GIVEN TASK → What follows is a block of records; reproduce all of it verbatim.

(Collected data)
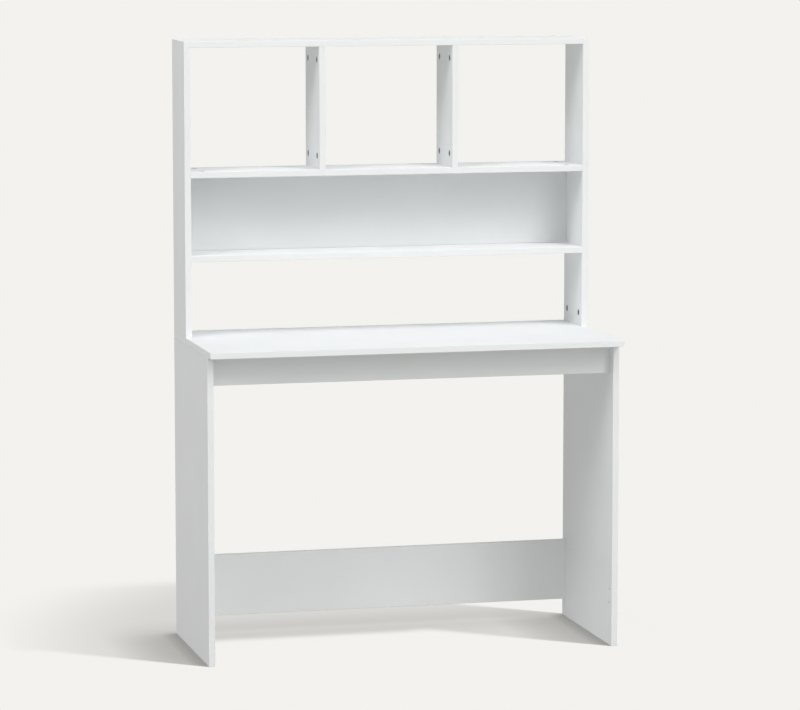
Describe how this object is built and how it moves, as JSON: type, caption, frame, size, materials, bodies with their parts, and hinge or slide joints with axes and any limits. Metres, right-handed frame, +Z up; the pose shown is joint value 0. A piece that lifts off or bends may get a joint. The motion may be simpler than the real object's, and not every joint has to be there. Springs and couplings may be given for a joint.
{
  "type": "student desk with hutch",
  "caption": "Free-standing student desk with a full-width hutch: open bays above a backed shelf, an open gap over the worktop, clear knee space and a low rear stretcher.",
  "frame": {"origin": "on the floor, midway between the legs and midway between the desktop's front edge and the back", "axes": "+X to the right of someone sitting at the desk, -Y out of its front, +Z up"},
  "size_m": [1, 0.45, 1.45],
  "materials": {
    "white_melamine": "satin white melamine on particleboard",
    "zinc_cam": "satin die-cast zinc",
    "steel_bolt": "satin zinc-plated steel",
    "beech_dowel": "matte beech"
  },
  "bodies": {
    "root": {"apron_cam_bolts": "steel_bolt", "apron_cam_locks": "zinc_cam", "apron_dowels": "beech_dowel", "back_panel_cam_bolts": "steel_bolt", "back_panel_cam_locks": "zinc_cam", "desktop": "white_melamine", "front_apron": "white_melamine", "hutch_back_panel": "white_melamine", "hutch_left_cam_bolts": "steel_bolt", "hutch_left_cam_locks": "zinc_cam", "hutch_left_dowels": "beech_dowel", "hutch_left_side": "white_melamine", "hutch_right_cam_bolts": "steel_bolt", "hutch_right_cam_locks": "zinc_cam", "hutch_right_dowels": "beech_dowel", "hutch_right_side": "white_melamine", "hutch_top": "white_melamine", "hutch_top_cam_bolts": "steel_bolt", "hutch_top_cam_locks": "zinc_cam", "hutch_top_dowels": "beech_dowel", "left_divider": "white_melamine", "left_divider_cam_bolts": "steel_bolt", "left_divider_cam_locks": "zinc_cam", "left_divider_dowels": "beech_dowel", "left_leg_cam_bolts": "steel_bolt", "left_leg_cam_locks": "zinc_cam", "left_leg_dowels": "beech_dowel", "left_leg_panel": "white_melamine", "lower_shelf": "white_melamine", "lower_shelf_cam_bolts": "steel_bolt", "lower_shelf_cam_locks": "zinc_cam", "lower_shelf_dowels": "beech_dowel", "rear_stretcher": "white_melamine", "right_divider": "white_melamine", "right_divider_cam_bolts": "steel_bolt", "right_divider_cam_locks": "zinc_cam", "right_divider_dowels": "beech_dowel", "right_leg_cam_bolts": "steel_bolt", "right_leg_cam_locks": "zinc_cam", "right_leg_dowels": "beech_dowel", "right_leg_panel": "white_melamine", "stretcher_cam_bolts": "steel_bolt", "stretcher_cam_locks": "zinc_cam", "upper_shelf": "white_melamine", "upper_shelf_cam_bolts": "steel_bolt", "upper_shelf_cam_locks": "zinc_cam", "upper_shelf_dowels": "beech_dowel"}
  },
  "joints": []
}
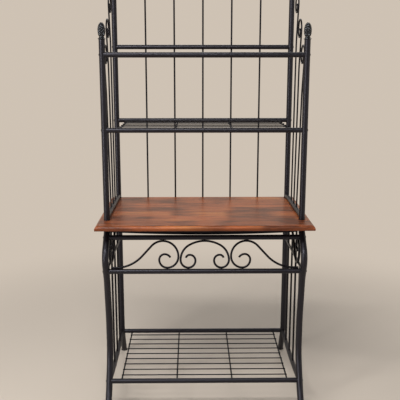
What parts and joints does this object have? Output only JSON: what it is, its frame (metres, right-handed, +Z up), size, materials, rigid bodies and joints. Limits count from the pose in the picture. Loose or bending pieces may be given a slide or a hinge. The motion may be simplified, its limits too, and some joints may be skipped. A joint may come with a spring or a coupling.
{
  "type": "bakers rack",
  "caption": "Black steel-tube bakers rack: wooden worktop on curved legs, wire shelf below, open hutch with two wire shelves, scroll-topped side rods, pine-cone finials.",
  "frame": {"origin": "on the floor, under the middle of the footprint box", "axes": "+Z up, the rack's front faces -Y, +X to its right as seen from the front"},
  "size_m": [0.914, 0.7497, 1.9375],
  "materials": {
    "iron": "satin",
    "iron_wire": "satin",
    "cast_finial": "satin",
    "wood_top": "satin",
    "fastener": "satin",
    "plug": "matte",
    "glide": "matte"
  },
  "bodies": {
    "root": {"apron_rail_bottom": "iron", "apron_rail_top": "iron", "apron_scroll_centre": "iron_wire", "apron_scroll_left": "iron_wire", "apron_scroll_right": "iron_wire", "back_wires": "iron_wire", "base_back_rail": "iron", "base_rods_left": "iron_wire", "base_rods_right": "iron_wire", "base_scroll_left": "iron_wire", "base_scroll_right": "iron_wire", "crest_rail": "iron", "finial_back_left": "cast_finial", "finial_back_right": "cast_finial", "finial_front_left": "cast_finial", "finial_front_right": "cast_finial", "frame_plugs": "plug", "glides": "glide", "guard_rail": "iron", "hutch_base_rail_left": "iron", "hutch_base_rail_right": "iron", "leg_back_left": "iron", "leg_back_right": "iron", "leg_front_left": "iron", "leg_front_right": "iron", "lower_shelf_mat": "iron_wire", "lower_shelf_rail_back": "iron", "lower_shelf_rail_front": "iron", "middle_shelf_mat": "iron_wire", "middle_shelf_rail_back": "iron", "middle_shelf_rail_front": "iron", "post_collars": "iron", "post_front_left": "iron", "post_front_right": "iron", "rail_bolts": "fastener", "rail_plugs": "plug", "side_mid_rail_left": "iron", "side_mid_rail_right": "iron", "side_shelf_rail_left": "iron", "side_shelf_rail_right": "iron", "side_top_rail_left": "iron", "side_top_rail_right": "iron", "spiral_rod_middle_left": "iron_wire", "spiral_rod_middle_right": "iron_wire", "spiral_rod_short_left": "iron_wire", "spiral_rod_short_right": "iron_wire", "spiral_rod_tall_left": "iron_wire", "spiral_rod_tall_right": "iron_wire", "strip_screws": "fastener", "studs": "fastener", "upper_shelf_mat": "iron_wire", "upper_shelf_rail_back": "iron", "upper_shelf_rail_front": "iron", "upright_back_left": "iron", "upright_back_right": "iron", "worktop": "wood_top", "worktop_strip": "iron"}
  },
  "joints": []
}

CORRECT RESPONSE →
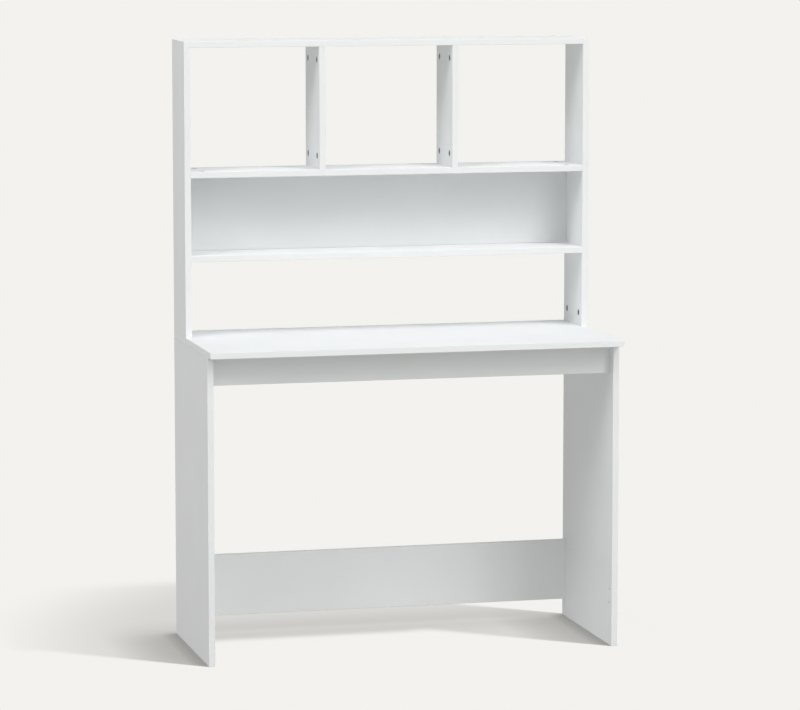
Describe how this object is built and how it moves, as JSON: type, caption, frame, size, materials, bodies with their parts, and hinge or slide joints with axes and any limits. Metres, right-handed frame, +Z up; the pose shown is joint value 0. A piece that lifts off or bends may get a joint. The motion may be simpler than the real object's, and not every joint has to be there. Springs and couplings may be given for a joint.
{
  "type": "student desk with hutch",
  "caption": "Free-standing student desk with a full-width hutch: open bays above a backed shelf, an open gap over the worktop, clear knee space and a low rear stretcher.",
  "frame": {"origin": "on the floor, midway between the legs and midway between the desktop's front edge and the back", "axes": "+X to the right of someone sitting at the desk, -Y out of its front, +Z up"},
  "size_m": [1, 0.45, 1.45],
  "materials": {
    "white_melamine": "satin white melamine on particleboard",
    "zinc_cam": "satin die-cast zinc",
    "steel_bolt": "satin zinc-plated steel",
    "beech_dowel": "matte beech"
  },
  "bodies": {
    "root": {"apron_cam_bolts": "steel_bolt", "apron_cam_locks": "zinc_cam", "apron_dowels": "beech_dowel", "back_panel_cam_bolts": "steel_bolt", "back_panel_cam_locks": "zinc_cam", "desktop": "white_melamine", "front_apron": "white_melamine", "hutch_back_panel": "white_melamine", "hutch_left_cam_bolts": "steel_bolt", "hutch_left_cam_locks": "zinc_cam", "hutch_left_dowels": "beech_dowel", "hutch_left_side": "white_melamine", "hutch_right_cam_bolts": "steel_bolt", "hutch_right_cam_locks": "zinc_cam", "hutch_right_dowels": "beech_dowel", "hutch_right_side": "white_melamine", "hutch_top": "white_melamine", "hutch_top_cam_bolts": "steel_bolt", "hutch_top_cam_locks": "zinc_cam", "hutch_top_dowels": "beech_dowel", "left_divider": "white_melamine", "left_divider_cam_bolts": "steel_bolt", "left_divider_cam_locks": "zinc_cam", "left_divider_dowels": "beech_dowel", "left_leg_cam_bolts": "steel_bolt", "left_leg_cam_locks": "zinc_cam", "left_leg_dowels": "beech_dowel", "left_leg_panel": "white_melamine", "lower_shelf": "white_melamine", "lower_shelf_cam_bolts": "steel_bolt", "lower_shelf_cam_locks": "zinc_cam", "lower_shelf_dowels": "beech_dowel", "rear_stretcher": "white_melamine", "right_divider": "white_melamine", "right_divider_cam_bolts": "steel_bolt", "right_divider_cam_locks": "zinc_cam", "right_divider_dowels": "beech_dowel", "right_leg_cam_bolts": "steel_bolt", "right_leg_cam_locks": "zinc_cam", "right_leg_dowels": "beech_dowel", "right_leg_panel": "white_melamine", "stretcher_cam_bolts": "steel_bolt", "stretcher_cam_locks": "zinc_cam", "upper_shelf": "white_melamine", "upper_shelf_cam_bolts": "steel_bolt", "upper_shelf_cam_locks": "zinc_cam", "upper_shelf_dowels": "beech_dowel"}
  },
  "joints": []
}
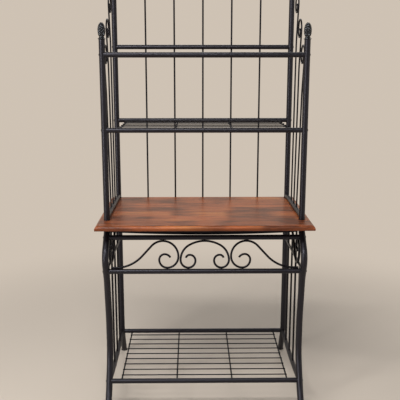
What parts and joints does this object have? Output only JSON: what it is, its frame (metres, right-handed, +Z up), size, materials, rigid bodies and joints. Limits count from the pose in the picture. Loose or bending pieces may be given a slide or a hinge. The motion may be simplified, its limits too, and some joints may be skipped. A joint may come with a spring or a coupling.
{
  "type": "bakers rack",
  "caption": "Black steel-tube bakers rack: wooden worktop on curved legs, wire shelf below, open hutch with two wire shelves, scroll-topped side rods, pine-cone finials.",
  "frame": {"origin": "on the floor, under the middle of the footprint box", "axes": "+Z up, the rack's front faces -Y, +X to its right as seen from the front"},
  "size_m": [0.914, 0.7497, 1.9375],
  "materials": {
    "iron": "satin",
    "iron_wire": "satin",
    "cast_finial": "satin",
    "wood_top": "satin",
    "fastener": "satin",
    "plug": "matte",
    "glide": "matte"
  },
  "bodies": {
    "root": {"apron_rail_bottom": "iron", "apron_rail_top": "iron", "apron_scroll_centre": "iron_wire", "apron_scroll_left": "iron_wire", "apron_scroll_right": "iron_wire", "back_wires": "iron_wire", "base_back_rail": "iron", "base_rods_left": "iron_wire", "base_rods_right": "iron_wire", "base_scroll_left": "iron_wire", "base_scroll_right": "iron_wire", "crest_rail": "iron", "finial_back_left": "cast_finial", "finial_back_right": "cast_finial", "finial_front_left": "cast_finial", "finial_front_right": "cast_finial", "frame_plugs": "plug", "glides": "glide", "guard_rail": "iron", "hutch_base_rail_left": "iron", "hutch_base_rail_right": "iron", "leg_back_left": "iron", "leg_back_right": "iron", "leg_front_left": "iron", "leg_front_right": "iron", "lower_shelf_mat": "iron_wire", "lower_shelf_rail_back": "iron", "lower_shelf_rail_front": "iron", "middle_shelf_mat": "iron_wire", "middle_shelf_rail_back": "iron", "middle_shelf_rail_front": "iron", "post_collars": "iron", "post_front_left": "iron", "post_front_right": "iron", "rail_bolts": "fastener", "rail_plugs": "plug", "side_mid_rail_left": "iron", "side_mid_rail_right": "iron", "side_shelf_rail_left": "iron", "side_shelf_rail_right": "iron", "side_top_rail_left": "iron", "side_top_rail_right": "iron", "spiral_rod_middle_left": "iron_wire", "spiral_rod_middle_right": "iron_wire", "spiral_rod_short_left": "iron_wire", "spiral_rod_short_right": "iron_wire", "spiral_rod_tall_left": "iron_wire", "spiral_rod_tall_right": "iron_wire", "strip_screws": "fastener", "studs": "fastener", "upper_shelf_mat": "iron_wire", "upper_shelf_rail_back": "iron", "upper_shelf_rail_front": "iron", "upright_back_left": "iron", "upright_back_right": "iron", "worktop": "wood_top", "worktop_strip": "iron"}
  },
  "joints": []
}